→ **WHAT TO PRODUCE**: Only the lines from the start up to and including the line containing "CASE_BACK_GAP = 0.8" should be repeated, word for word.

→ **SUPPLIED DATA**:
•••
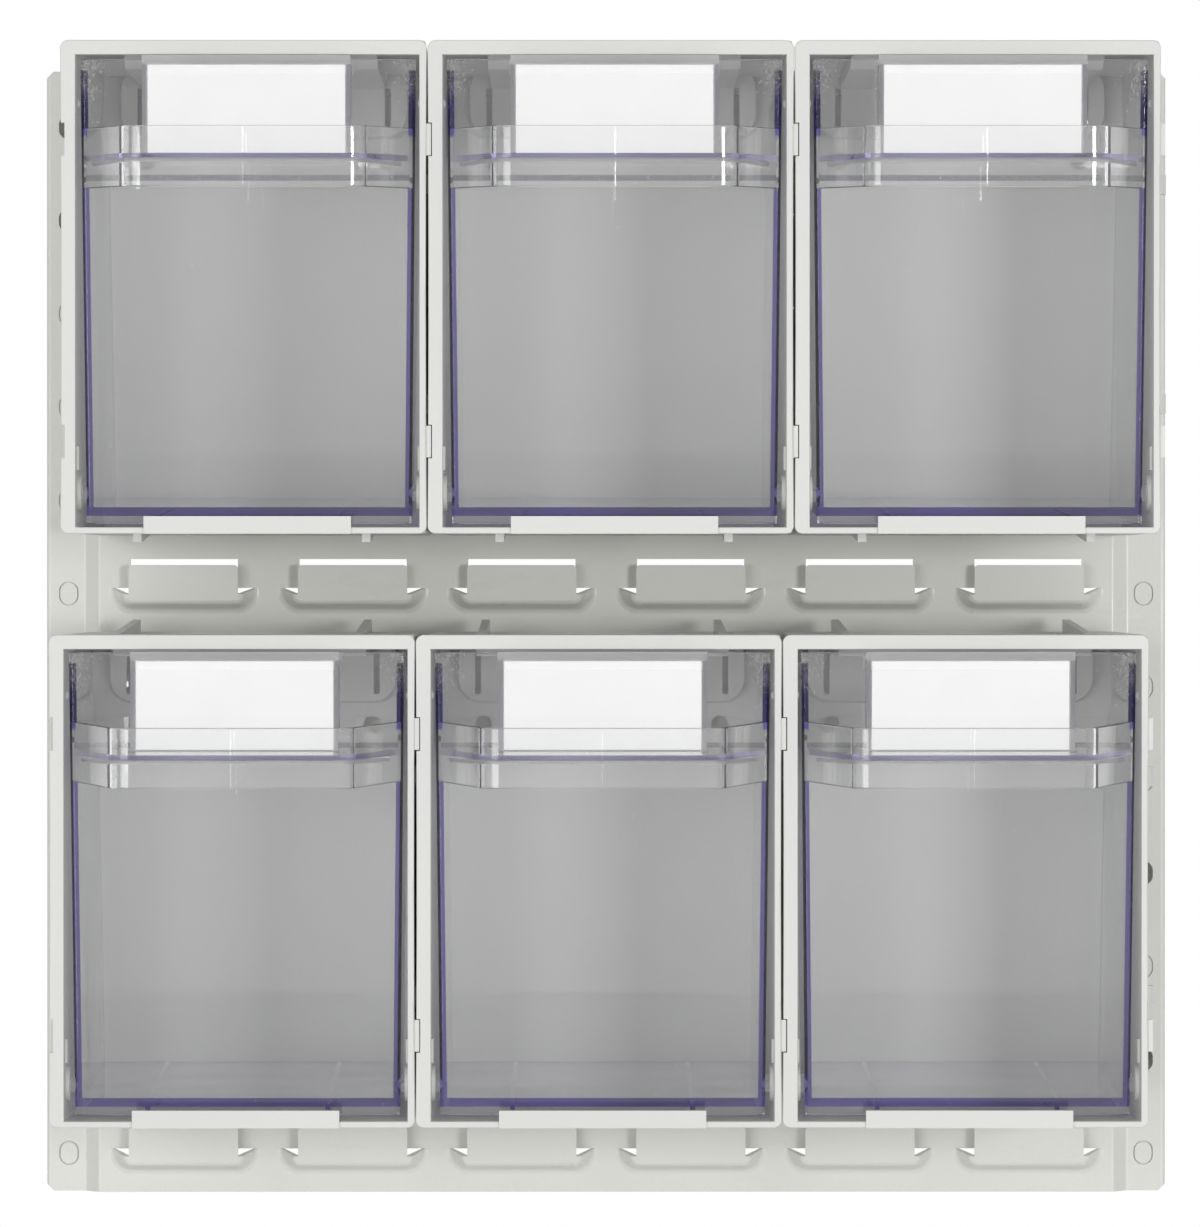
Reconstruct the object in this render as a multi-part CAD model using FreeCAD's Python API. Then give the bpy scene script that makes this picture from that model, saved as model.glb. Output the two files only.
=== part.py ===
import FreeCAD, Part
import math
import os

# Wall organizer: six moulded housings, each with a clear tilt bin and a label card,
# hung on a louvred sheet-steel panel.
# Row frame, millimetres: +X to the viewer's right, +Z up, -Y towards the viewer.
# The wall is the plane Y = 0, and the origin is the middle of the panel's four wall holes.
# A module (housing, bin, card) is built in its own frame first: x across from the middle
# of its front frame, y back from the front frame's face, z up from its bottom edge.

# ---- clearances ----
SEAT_GAP = 0.3          # between a piece and what carries it, or a neighbour beside it
HANG_GAP = 0.2          # between a hanging rail and the tongues that it rests on
PIN_GAP = 0.08          # radial, pivot stud in its bearing
SCREW_GAP = 0.25        # radial, screw shank in its hole
LID_GAP = 2.0           # between a tilting bin's side walls and the ceiling above
LIP_GAP = 0.5           # between the tongues and the rail's lip behind them
CASE_BACK_GAP = 0.8     # between the housing's back and the tongues' front

# ---- louvred panel ----
PANEL_W = 400.0
PANEL_H = 400.0
SHEET_T = 1.25
FLANGE_OFF = 12.0       # from the wall to the side flanges' front
FIELD_RISE = 5.0        # how far the field stands in front of the flanges
FIELD_HALF = 181.0      # half-width of the raised field
RAMP_W = 5.0            # width of the slope between field and flange
RETURN_W = 16.0         # strip folded in against the wall
EDGE_RETURN = 11.0      # depth of the field's top and bottom folds
BEND_R = 1.5            # outside radius of the folds seen from the front
FOLD_LAP = 1.9          # strip of the field that is built with each side fold
CORNER_CUT = 2.5        # chamfer at the panel's four corners

LOUVRE_COLS = 6
LOUVRE_ROWS = 12
LOUVRE_PITCH_X = 60.2
FIRST_SLIT = 17.8       # from the panel's top to the first row's slit
TONGUE_W = 38.9
TONGUE_UP = 8.2         # height of the tongue above the slit
TONGUE_OFF = 6.0        # tongue's front face in front of the field
TONGUE_R = 1.4          # rounding of the tongue's upper corners
CUTOUT_UP = 10.3        # height of the opening above the slit
CUTOUT_IN = 0.35        # opening narrower than the drawn-out tongue, each side
SCOOP_W = 51.6          # width of the pressed scoop at the slit, on the field
SCOOP_DOWN = 7.8        # depth of the scoop below the slit, on the field
SCOOP_R = 7.0           # lower corner radius of the scoop, on the field
SCOOP_FRONT_W = 42.0    # the same three at the tongue's plane
SCOOP_FRONT_DOWN = 5.4
SCOOP_FRONT_R = 2.8
SCOOP_DIP = 2.3         # how far the scoop's open top falls from the field to the tongue's plane
SCOOP_FOOT_R = 2.2      # rounding where the field turns up into the scoop
SCOOP_EDGE_R = 1.6      # rounding where the scoop turns into the tongue's plane
TILE_MARGIN = 2.4       # field round each louvre that is built with it

SLOT_INSET = 7.9        # access slot's centre from the panel's edge
SLOT_HALF_W = 3.5
SLOT_STRAIGHT = 1.7     # straight part of the vertical slot
FIRST_SLOT = 19.8       # from the panel's top to the first access slot
GROOVE_W = 0.5
GROOVE_DEEP = 0.8
WALL_HOLE_R = 2.25
MOUNT_ROWS = (0, 8)     # slot rows whose wall holes are left free for mounting
SCREW_ROWS = (1, 10)    # slot rows that hold the panel's own screws; the others are knock-outs
SCREW_HEAD_R = 3.1
SCREW_HEAD_H = 2.2
RECESS_W = 0.8          # width of the cross recess in a screw head
RECESS_D = 1.2

# ---- housing ----
MODULE_COLS = 3
MODULE_PITCH_X = 123.5
ROW_LOUVRES = 6         # louvre rows from one row of housings to the next
ROW_SHIFT = (1.0, -3.0)  # sideways play taken up by the upper and lower row
CASE_H = 166.0
CASE_DEPTH = 118.2
CASE_CORNER_R = 2.7
CASE_BOW = 0.3          # how far the frame's sides curve in at mid-height
CASE_INSET = 0.4        # side wall's outside behind the frame's right edge
FRAME_T = 3.0           # depth of the front frame
FRAME_ROUND = 0.5       # rounding of the frame's front edges
BAR_LEFT = 5.1
BAR_RIGHT = 2.5
BAR_TOP = 4.9
BAR_BOTTOM = 2.2
WALL_T = 1.8
ROOF_T = 3.0
WALL_DRAFT = 0.5        # how far each side wall closes in towards the back
FRONT_LIP_W = 69.7
FRONT_LIP_H = 5.9
FRONT_LIP_PROUD = 0.8
FRONT_LIP_T = 2.8
TAB_Z = (31.0, 132.6)   # centres of the joining tabs on the right edge
TAB_H = 10.7
TAB_OUT = 1.5
TAB_BACK = 0.8          # tab's front behind the frame's face
TAB_T = 1.6
HOOK_Z = (44.0, 118.0)  # centres of the ramped hooks behind the frame
HOOK_H = 6.5
HOOK_OUT = 2.6
HOOK_Y = 8.0
HOOK_LONG = 8.0
PEG_X = 39.0
PEG_T = 2.9
PEG_H = 2.6
PEG_Y = 27.0
PEG_LONG = 3.0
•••
→ **EXERCISE ANSWER**:
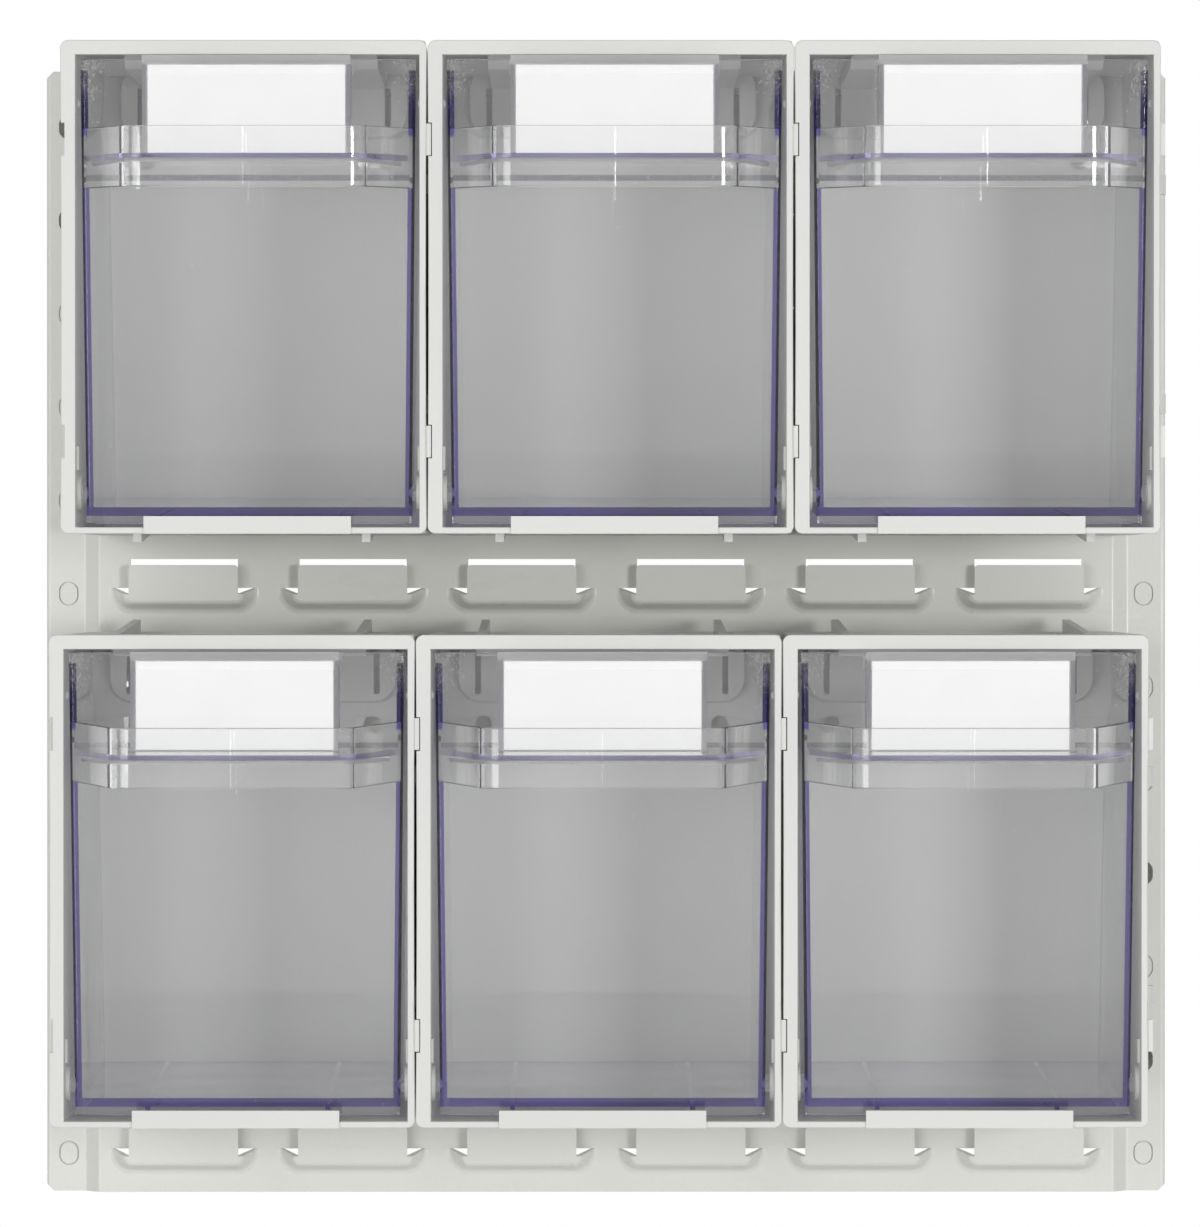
Reconstruct the object in this render as a multi-part CAD model using FreeCAD's Python API. Then give the bpy scene script that makes this picture from that model, saved as model.glb. Output the two files only.
=== part.py ===
import FreeCAD, Part
import math
import os

# Wall organizer: six moulded housings, each with a clear tilt bin and a label card,
# hung on a louvred sheet-steel panel.
# Row frame, millimetres: +X to the viewer's right, +Z up, -Y towards the viewer.
# The wall is the plane Y = 0, and the origin is the middle of the panel's four wall holes.
# A module (housing, bin, card) is built in its own frame first: x across from the middle
# of its front frame, y back from the front frame's face, z up from its bottom edge.

# ---- clearances ----
SEAT_GAP = 0.3          # between a piece and what carries it, or a neighbour beside it
HANG_GAP = 0.2          # between a hanging rail and the tongues that it rests on
PIN_GAP = 0.08          # radial, pivot stud in its bearing
SCREW_GAP = 0.25        # radial, screw shank in its hole
LID_GAP = 2.0           # between a tilting bin's side walls and the ceiling above
LIP_GAP = 0.5           # between the tongues and the rail's lip behind them
CASE_BACK_GAP = 0.8     # between the housing's back and the tongues' front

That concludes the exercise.